DIRECTION
The data must be written out once more, precisely as given.

STORED DATA

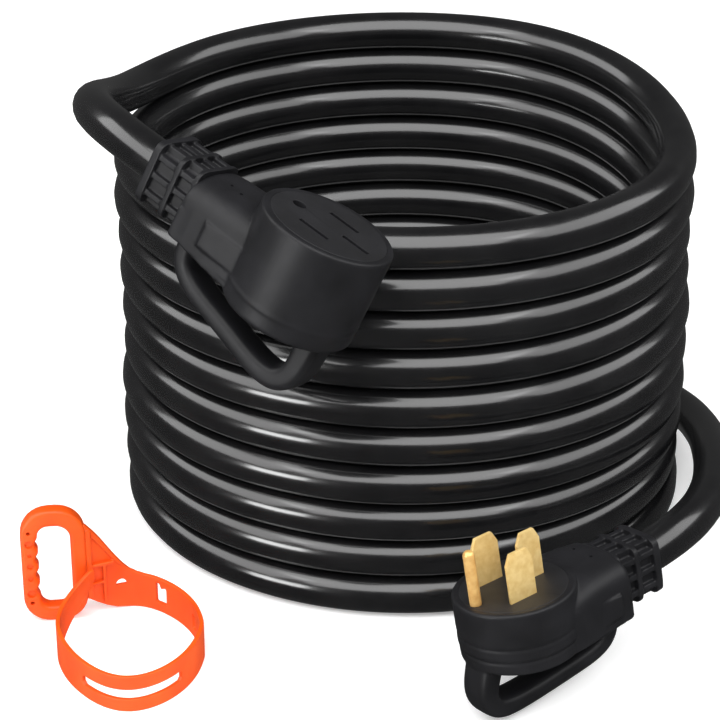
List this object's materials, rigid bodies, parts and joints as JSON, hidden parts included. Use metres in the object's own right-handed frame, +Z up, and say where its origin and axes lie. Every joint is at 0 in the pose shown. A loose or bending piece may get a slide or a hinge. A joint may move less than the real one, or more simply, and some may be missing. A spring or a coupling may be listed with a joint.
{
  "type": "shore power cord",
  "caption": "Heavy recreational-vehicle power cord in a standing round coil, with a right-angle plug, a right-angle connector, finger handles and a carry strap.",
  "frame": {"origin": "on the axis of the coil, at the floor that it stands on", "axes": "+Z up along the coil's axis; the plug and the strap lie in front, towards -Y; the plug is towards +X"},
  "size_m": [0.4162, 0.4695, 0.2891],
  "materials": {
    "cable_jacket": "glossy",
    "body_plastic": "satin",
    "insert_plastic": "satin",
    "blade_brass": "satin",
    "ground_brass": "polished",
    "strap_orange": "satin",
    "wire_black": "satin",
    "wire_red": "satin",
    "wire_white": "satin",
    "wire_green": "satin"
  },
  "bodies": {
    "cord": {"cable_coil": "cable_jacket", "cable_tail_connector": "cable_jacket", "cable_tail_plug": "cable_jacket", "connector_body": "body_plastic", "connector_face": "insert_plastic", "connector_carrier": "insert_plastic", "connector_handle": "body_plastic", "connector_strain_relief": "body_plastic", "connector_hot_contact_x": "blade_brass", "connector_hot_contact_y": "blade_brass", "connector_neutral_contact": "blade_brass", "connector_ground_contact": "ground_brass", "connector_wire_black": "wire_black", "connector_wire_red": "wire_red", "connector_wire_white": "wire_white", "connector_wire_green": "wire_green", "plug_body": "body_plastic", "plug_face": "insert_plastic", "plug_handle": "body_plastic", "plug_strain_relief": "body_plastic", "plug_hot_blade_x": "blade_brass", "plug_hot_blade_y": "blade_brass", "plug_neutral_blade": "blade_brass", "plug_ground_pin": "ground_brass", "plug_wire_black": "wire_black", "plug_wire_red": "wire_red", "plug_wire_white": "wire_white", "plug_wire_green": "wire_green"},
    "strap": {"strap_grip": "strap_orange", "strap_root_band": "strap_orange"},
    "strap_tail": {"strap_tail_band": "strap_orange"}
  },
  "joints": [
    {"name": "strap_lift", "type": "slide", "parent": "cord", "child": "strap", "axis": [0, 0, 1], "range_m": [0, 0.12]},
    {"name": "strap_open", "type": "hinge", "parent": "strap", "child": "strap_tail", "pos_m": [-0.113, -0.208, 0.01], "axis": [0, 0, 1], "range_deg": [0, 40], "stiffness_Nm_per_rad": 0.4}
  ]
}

TASK RESULT
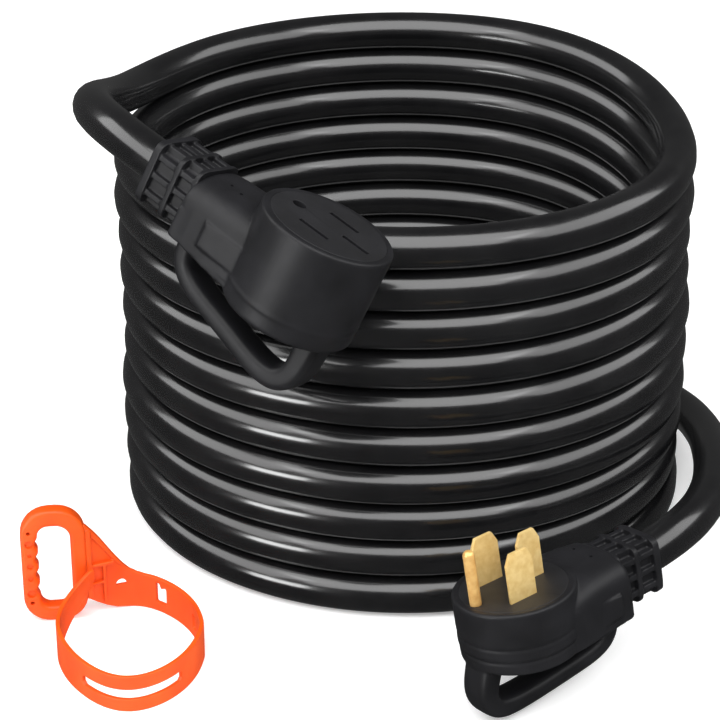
List this object's materials, rigid bodies, parts and joints as JSON, hidden parts included. Use metres in the object's own right-handed frame, +Z up, and say where its origin and axes lie. Every joint is at 0 in the pose shown. A loose or bending piece may get a slide or a hinge. A joint may move less than the real one, or more simply, and some may be missing. A spring or a coupling may be listed with a joint.
{
  "type": "shore power cord",
  "caption": "Heavy recreational-vehicle power cord in a standing round coil, with a right-angle plug, a right-angle connector, finger handles and a carry strap.",
  "frame": {"origin": "on the axis of the coil, at the floor that it stands on", "axes": "+Z up along the coil's axis; the plug and the strap lie in front, towards -Y; the plug is towards +X"},
  "size_m": [0.4162, 0.4695, 0.2891],
  "materials": {
    "cable_jacket": "glossy",
    "body_plastic": "satin",
    "insert_plastic": "satin",
    "blade_brass": "satin",
    "ground_brass": "polished",
    "strap_orange": "satin",
    "wire_black": "satin",
    "wire_red": "satin",
    "wire_white": "satin",
    "wire_green": "satin"
  },
  "bodies": {
    "cord": {"cable_coil": "cable_jacket", "cable_tail_connector": "cable_jacket", "cable_tail_plug": "cable_jacket", "connector_body": "body_plastic", "connector_face": "insert_plastic", "connector_carrier": "insert_plastic", "connector_handle": "body_plastic", "connector_strain_relief": "body_plastic", "connector_hot_contact_x": "blade_brass", "connector_hot_contact_y": "blade_brass", "connector_neutral_contact": "blade_brass", "connector_ground_contact": "ground_brass", "connector_wire_black": "wire_black", "connector_wire_red": "wire_red", "connector_wire_white": "wire_white", "connector_wire_green": "wire_green", "plug_body": "body_plastic", "plug_face": "insert_plastic", "plug_handle": "body_plastic", "plug_strain_relief": "body_plastic", "plug_hot_blade_x": "blade_brass", "plug_hot_blade_y": "blade_brass", "plug_neutral_blade": "blade_brass", "plug_ground_pin": "ground_brass", "plug_wire_black": "wire_black", "plug_wire_red": "wire_red", "plug_wire_white": "wire_white", "plug_wire_green": "wire_green"},
    "strap": {"strap_grip": "strap_orange", "strap_root_band": "strap_orange"},
    "strap_tail": {"strap_tail_band": "strap_orange"}
  },
  "joints": [
    {"name": "strap_lift", "type": "slide", "parent": "cord", "child": "strap", "axis": [0, 0, 1], "range_m": [0, 0.12]},
    {"name": "strap_open", "type": "hinge", "parent": "strap", "child": "strap_tail", "pos_m": [-0.113, -0.208, 0.01], "axis": [0, 0, 1], "range_deg": [0, 40], "stiffness_Nm_per_rad": 0.4}
  ]
}